Interesting enough none of the top 5 is Bonifacio Andrada our lower house representative with the highest number of suspicions. So let's load the suspicions file and investigate a little further.

In [14]:
suspicions = pd.read_csv('../data/2017-07-04-suspicions.xz')
suspicions.head()

Unnamed: 0,applicant_id,year,document_id,meal_price_outlier,over_monthly_subquota_limit,suspicious_traveled_speed_day,invalid_cnpj_cpf,election_expenses,irregular_companies_classifier
0,1001,2009,1564212,False,False,False,False,False,False
1,1001,2009,1564223,False,False,False,False,False,False
2,1001,2009,1568039,False,False,False,False,False,False
3,1001,2009,1568056,False,False,False,False,False,False
4,1001,2009,1568098,False,False,False,False,False,False


In [15]:
suspicions.shape

(1619213, 9)

Now let's filter suspicions from the role suspicions dataset that correspond to our current term.

In [32]:
current_term_aplicant_ids = list(set(current_term_reimbursements['applicant_id']))
suspicions_current_term = suspicions[suspicions['applicant_id'].isin(current_term_aplicant_ids)]
suspicions_current_term.shape

(1375556, 9)

In [33]:
# this takes a lot of time! grab a cup of coffee
def is_suspect(row):
    return row.any()

suspicions_current_term['suspicious'] = suspicions_current_term.apply(lambda row: is_suspect(row[3:]), axis=1)

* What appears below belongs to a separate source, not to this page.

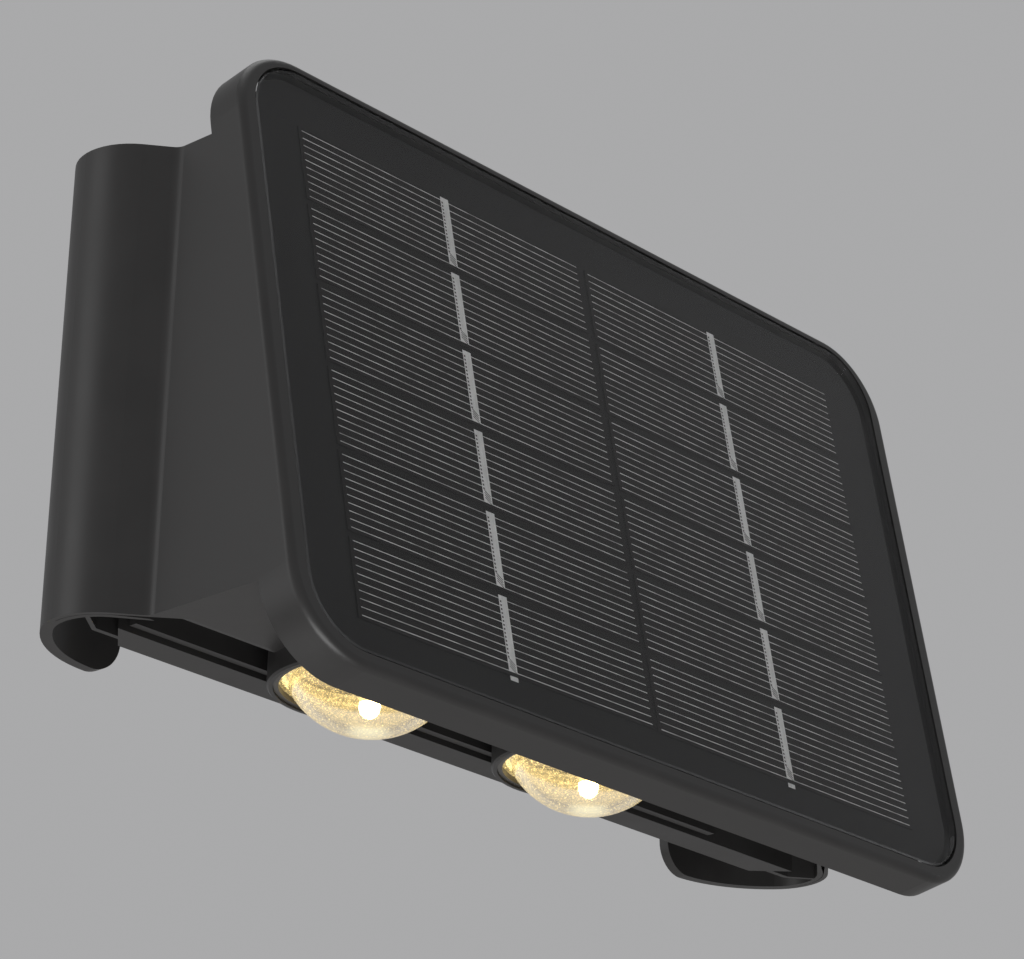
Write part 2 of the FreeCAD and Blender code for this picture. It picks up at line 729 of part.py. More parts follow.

A value is trying to be set on a copy of a slice from a DataFrame.
Try using .loc[row_indexer,col_indexer] = value instead

See the caveats in the documentation: http://pandas.pydata.org/pandas-docs/stable/indexing.html#indexing-view-versus-copy
  after removing the cwd from sys.path.


In [34]:
only_suspicions_current_term = suspicions_current_term[suspicions_current_term['suspicious']]

In [35]:
suspicions_current_term.shape

(1375556, 10)

In [36]:
only_suspicions_current_term.shape

(7125, 10)

In [None]:
# companies = pd.read_csv('../data/2017-05-21-companies-no-geolocation.xz', low_memory=False)